Recognizing Secondary Traumatic Stress
Stoesen, L (June 2007) “Recognizing Secondary Traumatic Stress,” NASW News.
Overview
Secondary Traumatic Stress (STS) is a very real, though sometimes overlooked, threat to social workers. Kim Shackelford worked in child welfare for years. Over time, she noticed that difficult, unresolved cases haunted her when the workday was over, leading to stress, nightmares, a negative outlook on the workplace, and intimacy issues within her own family.
Distinct from what sometimes passes under the title “burnout,” STS tends to be a “vicarious traumatization.” Some call it “compassion fatigue.” According to Stoesen, it results in changes in the psychological construct of the social worker and disrupts his or her beliefs. In Shackelford’s case, she was initially relieved simply to have a name for what was effecting her. Over time, she has sought to educate other social workers about this reality, co-authoring the book, Secondary Traumatic Stress and the Child Welfare Professional. But efforts to document the phenomenon are relatively recent.
In the 1980s, Charles Figley, now a professor at the Florida State University College of Social Work, started examining specific behavioral symptoms and comparing them with other types of traumatic stress. Brian Bride, a former student of Figley’s, helped clarify STS as a distinct thing, something separate from cases of pronounced counter-transference. In 2007 Bride published an article presenting evidence that social workers in many fields, not just child welfare, experience the symptoms of STS. In a survey of 282 social workers, over 70 percent of respondents had experienced at least one symptom of STS in the previous week.
According to Bride, “social workers engaged in direct practice are highly likely to be secondarily exposed to traumatic events through their work with traumatized populations. . .”
STS symptoms include feeling:
· Helpless
· Confused
· Alone
· Unsafe
· Anxious
· Withdrawn
· Suspicious
· Hopeless
Shackleford calls the following behaviors “red flags”:
· Substance abuse
· Dissociation
· Irritability and Anger
· Deterioration of personal/professional relationships
· Risky behavior
· Loss of empathy or concern for others
John Weaver, a social worker and founding partner of Eye of the Storm, Inc. (a consulting practice that specializes in disaster mental health, among other things), likens STS to “second-hand smoke of the mind.” Says Weaver, “You’re exposed to so much pain that vicarious traumatization occurs. If people don’t have good boundaries and support systems, if they don’t have good self-care, they become victims.”
For new graduates in social work attentive supervision is a necessary safeguard.

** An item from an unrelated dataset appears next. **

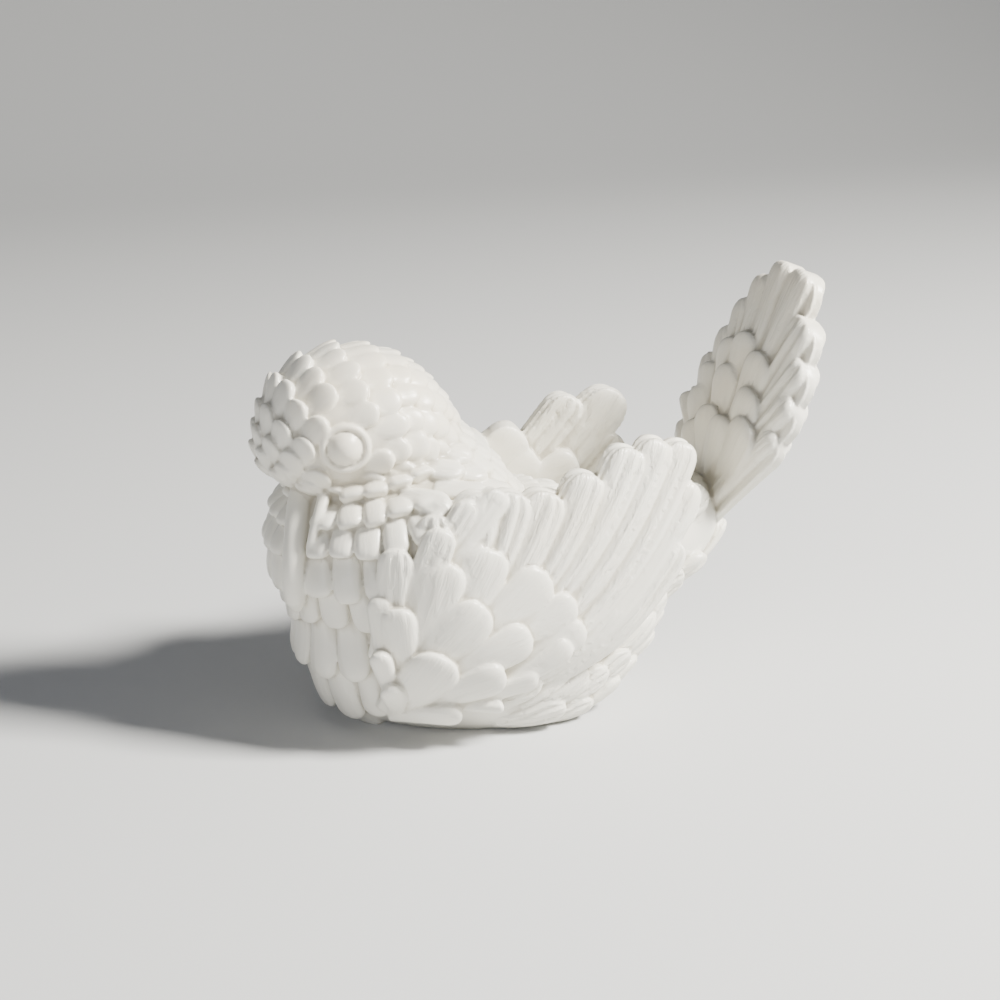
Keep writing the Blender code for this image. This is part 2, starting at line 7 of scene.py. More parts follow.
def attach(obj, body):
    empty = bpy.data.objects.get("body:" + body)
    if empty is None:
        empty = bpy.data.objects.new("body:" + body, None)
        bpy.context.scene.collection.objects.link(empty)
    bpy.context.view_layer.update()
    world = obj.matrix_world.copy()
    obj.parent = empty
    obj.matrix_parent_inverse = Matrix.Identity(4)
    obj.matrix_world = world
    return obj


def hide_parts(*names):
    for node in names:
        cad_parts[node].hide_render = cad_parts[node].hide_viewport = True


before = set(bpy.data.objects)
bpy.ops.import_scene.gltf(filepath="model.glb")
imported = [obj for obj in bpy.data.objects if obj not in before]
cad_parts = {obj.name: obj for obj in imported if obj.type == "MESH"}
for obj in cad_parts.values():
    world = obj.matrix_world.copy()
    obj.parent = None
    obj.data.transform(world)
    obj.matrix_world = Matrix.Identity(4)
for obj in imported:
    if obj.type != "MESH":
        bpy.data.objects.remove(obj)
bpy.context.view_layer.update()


# The body. The real bird was modelled in clay and cast in one piece, so the
# body is a few ellipsoids pressed together until they share one soft skin.
# Sizes are millimetres; the bird faces -X, its left side is -Y, Z is up.

BODY_LUMPS = (  # centre, radii, tilt in degrees about Y
    ((-19, 0, 43.5), (28.5, 28.5, 25.0), 0),  # breast
    ((-8.5, 0, 22), (33.5, 28.0, 27.0), 0),  # under the breast
    ((12, 0, 25), (35.0, 28.6, 25.5), 0),  # belly
    ((5.5, 0, 11), (30.0, 29.3, 17.0), 0),  # keel
    ((42, 0, 35), (25.0, 16.0, 14.0), 30),  # rump
    ((-15, 0, 57), (16.0, 17.0, 14.0), -40),  # nape
    ((-5, -19.5, 37), (26.0, 12.0, 17.0), -8),  # shoulders
    ((-5, 19.5, 37), (26.0, 12.0, 17.0), -8),
    ((-10.5, -21.4, 46.5), (17.5, 9.2, 12.0), -14),  # upper shoulders
    ((-10.5, 21.4, 46.5), (17.5, 9.2, 12.0), -14),
)
BODY_HEART = np.array([-5.0, 0, 33])
CLAY_BLEND = 6.0
SIDEWAYS = np.array([0, 1.0, 0])
ALMOST_NOTHING = 1e-12  # stands in for zero in a division
SAMPLE = 0.05  # how far to each side a slope is measured
LANDINGS = 4
LONGEST_WAY_OUT = 140.0
HALVINGS = 30
POLE_GAP = 0.02  # radians round each pole, closed by a point


def unit(v):
    """Vectors divided by their length."""
    return v / np.maximum(np.linalg.norm(v, axis=-1, keepdims=True), ALMOST_NOTHING)


def mix(a, b, t):
    """From a at t = 0 to b at t = 1, in a straight line."""
    return a + (b - a) * t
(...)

Weaver and Shackelford agree that agencies and workers need to get in the habit, early and often, of voicing their work-related feelings in a supportive community of other social work professionals. Shackelford’s own students working in child welfare, for example, are instructed to pay attention to emerging symptoms they may have. But more awareness is needed. The tendency to chalk things up to ‘burnout’ allows a lot of experienced social workers to retire early, with insufficient thought given to the cause or treatment of potential STS symptoms.
Questions for Reflection and Discussion:
1. Do you or social workers you know have experience with these kinds of stress?
2. Are social workers prone to burn out?
3. Are young social workers adequately mentored and supported as they begin their work?
4. What are some ways in which child welfare advocates and counselors can be supported in their difficult work?
Implications:
When experiences of stress are given a medical label (such as “STS”) our perspective of them changes. Whether or not STS is indeed a classifiable and quantifiable phenomenon is less important than the fact that social-workers work and live under incredible stress. The frequency with which they face terrible situations is as sobering as it is admirable. In the very least, the condition examined in this article reminds us that social workers, and not just the people they care for, need supportive and caring communities.